Mahmut Tanal, yürüyüş gününde konuyu iletmek için İçişleri Bakanı ve Vali’yi aradığını ancak kendisine geri dönülmediğini de belirtti:
“Ben protokol anlamında Vali’nin üzerinde olan bir kişiyim. Benim telefonuma niçin çıkmıyorsun? Ortada vatandaşın can güvenliği ile ilgili bir sorun var. Bu sorun varken telefona çıkmamazlık yapamazsınız. Eğer telefona çıkmayacaksanız o sorumluluğu bırakın.

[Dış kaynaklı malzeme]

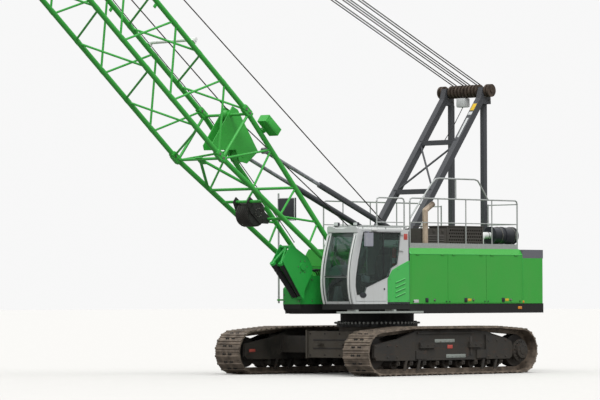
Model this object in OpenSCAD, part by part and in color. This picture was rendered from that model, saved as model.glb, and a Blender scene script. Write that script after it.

Bir siyasi partinin bölge sorumlusu gibi hareket ediyorlar.
“Ramazan’la yürüyüşün ne alakası var?”
“Ulaşabilen vekil arkadaşımıza Ramazan ayı dolayısıyla izin verilmediğini söylemişler. Ancak Ramazan ayı ile bu yürüyüşün ne alakası var? Ramazan ayı merhamet ayıdır. Herkesi kucaklayan ve kimseyi ötekileştirmeyen bir aydır. Bunlar din istismarı yaptılar. Broşürlerine dahi önceki yıllarda Ramazan ayında Onur Yürüyüşü yapıldığını yazmışlar. Bu ikiyüzlülük, halkı kandırma ve aldatmadır. Polis müdahalesi olmasaydı herhangi bir sorun da yaşanmayacaktı geçen seneki gibi.”
Tanal; LGBTİ’lerin barınma, eğitim, çalışma hayatında ayrımcılıkla karşılaştığını da hatırlattı. Cinsel yönelim ve cinsiyet kimliğine dayalı ayrımcılığın her alanda olduğunu belirten Tanal, “LGBTİ’lerin yaşam alanları daraltılıyor. LGBTİ’leri dışlayarak toplumun kendisi de suç işliyor. Sözün özü bu anlamda tüm sorunlarla ilgilenmek lazım. Ben elimden geleni yapıyorum ve kim ne derse desin yapmaya devam edeceğim. İnsan haklarını savunmak suçsa ben bu suçu işlemeye devam edeceğim” dedi.